→ **Listing**
━━━━━━━━
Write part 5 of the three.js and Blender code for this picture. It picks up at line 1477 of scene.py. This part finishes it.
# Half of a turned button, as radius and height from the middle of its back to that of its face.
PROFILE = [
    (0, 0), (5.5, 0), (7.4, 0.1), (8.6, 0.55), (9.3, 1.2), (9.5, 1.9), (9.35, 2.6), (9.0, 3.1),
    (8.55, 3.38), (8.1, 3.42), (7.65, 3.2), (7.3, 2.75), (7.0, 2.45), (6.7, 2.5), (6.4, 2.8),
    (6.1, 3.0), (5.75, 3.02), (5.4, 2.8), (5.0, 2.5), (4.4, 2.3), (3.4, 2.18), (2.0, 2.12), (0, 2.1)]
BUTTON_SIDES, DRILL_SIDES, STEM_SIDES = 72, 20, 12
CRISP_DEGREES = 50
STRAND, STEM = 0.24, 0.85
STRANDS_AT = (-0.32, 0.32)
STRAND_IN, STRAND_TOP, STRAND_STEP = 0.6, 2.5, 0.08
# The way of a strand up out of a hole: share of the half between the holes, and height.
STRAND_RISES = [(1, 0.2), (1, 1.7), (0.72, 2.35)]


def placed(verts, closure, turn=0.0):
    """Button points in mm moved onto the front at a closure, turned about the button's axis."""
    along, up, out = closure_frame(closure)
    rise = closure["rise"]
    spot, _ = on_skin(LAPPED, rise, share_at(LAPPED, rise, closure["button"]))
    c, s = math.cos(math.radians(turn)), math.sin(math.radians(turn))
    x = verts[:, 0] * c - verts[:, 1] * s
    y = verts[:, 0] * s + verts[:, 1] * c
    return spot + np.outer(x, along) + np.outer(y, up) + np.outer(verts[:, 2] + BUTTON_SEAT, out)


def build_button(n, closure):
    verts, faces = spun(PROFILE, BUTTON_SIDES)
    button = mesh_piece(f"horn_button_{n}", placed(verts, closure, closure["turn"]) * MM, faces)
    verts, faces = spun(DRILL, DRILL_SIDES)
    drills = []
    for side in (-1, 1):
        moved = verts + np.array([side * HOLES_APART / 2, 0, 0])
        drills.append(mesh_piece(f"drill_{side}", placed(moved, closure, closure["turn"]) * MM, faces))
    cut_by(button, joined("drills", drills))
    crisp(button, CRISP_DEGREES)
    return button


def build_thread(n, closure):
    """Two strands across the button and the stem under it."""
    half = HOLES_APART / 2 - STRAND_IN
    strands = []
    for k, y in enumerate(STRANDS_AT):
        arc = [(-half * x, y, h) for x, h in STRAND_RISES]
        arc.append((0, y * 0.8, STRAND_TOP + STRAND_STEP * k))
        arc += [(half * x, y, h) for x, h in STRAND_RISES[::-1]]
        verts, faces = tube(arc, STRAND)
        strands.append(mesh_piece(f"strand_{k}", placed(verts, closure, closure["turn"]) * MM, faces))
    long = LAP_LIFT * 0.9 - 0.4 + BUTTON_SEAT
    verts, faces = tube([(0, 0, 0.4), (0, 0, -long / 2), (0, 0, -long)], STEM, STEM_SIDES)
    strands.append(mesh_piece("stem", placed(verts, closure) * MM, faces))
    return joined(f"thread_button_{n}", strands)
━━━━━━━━
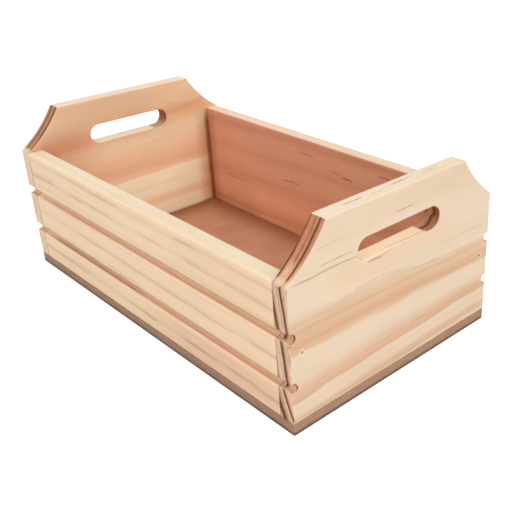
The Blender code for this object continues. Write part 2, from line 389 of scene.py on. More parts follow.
━━━━━━━━
→ **Exercise task**
In the listing above, find the line with "Write part 5" and the line with "STRAND_RISES = [(1, 0.2), (1, 1.7), (0.72, 2.35)]", then print exactly those two lines and every line between them, and nothing more.

→ **Solved problem**
Write part 5 of the three.js and Blender code for this picture. It picks up at line 1477 of scene.py. This part finishes it.
# Half of a turned button, as radius and height from the middle of its back to that of its face.
PROFILE = [
    (0, 0), (5.5, 0), (7.4, 0.1), (8.6, 0.55), (9.3, 1.2), (9.5, 1.9), (9.35, 2.6), (9.0, 3.1),
    (8.55, 3.38), (8.1, 3.42), (7.65, 3.2), (7.3, 2.75), (7.0, 2.45), (6.7, 2.5), (6.4, 2.8),
    (6.1, 3.0), (5.75, 3.02), (5.4, 2.8), (5.0, 2.5), (4.4, 2.3), (3.4, 2.18), (2.0, 2.12), (0, 2.1)]
BUTTON_SIDES, DRILL_SIDES, STEM_SIDES = 72, 20, 12
CRISP_DEGREES = 50
STRAND, STEM = 0.24, 0.85
STRANDS_AT = (-0.32, 0.32)
STRAND_IN, STRAND_TOP, STRAND_STEP = 0.6, 2.5, 0.08
# The way of a strand up out of a hole: share of the half between the holes, and height.
STRAND_RISES = [(1, 0.2), (1, 1.7), (0.72, 2.35)]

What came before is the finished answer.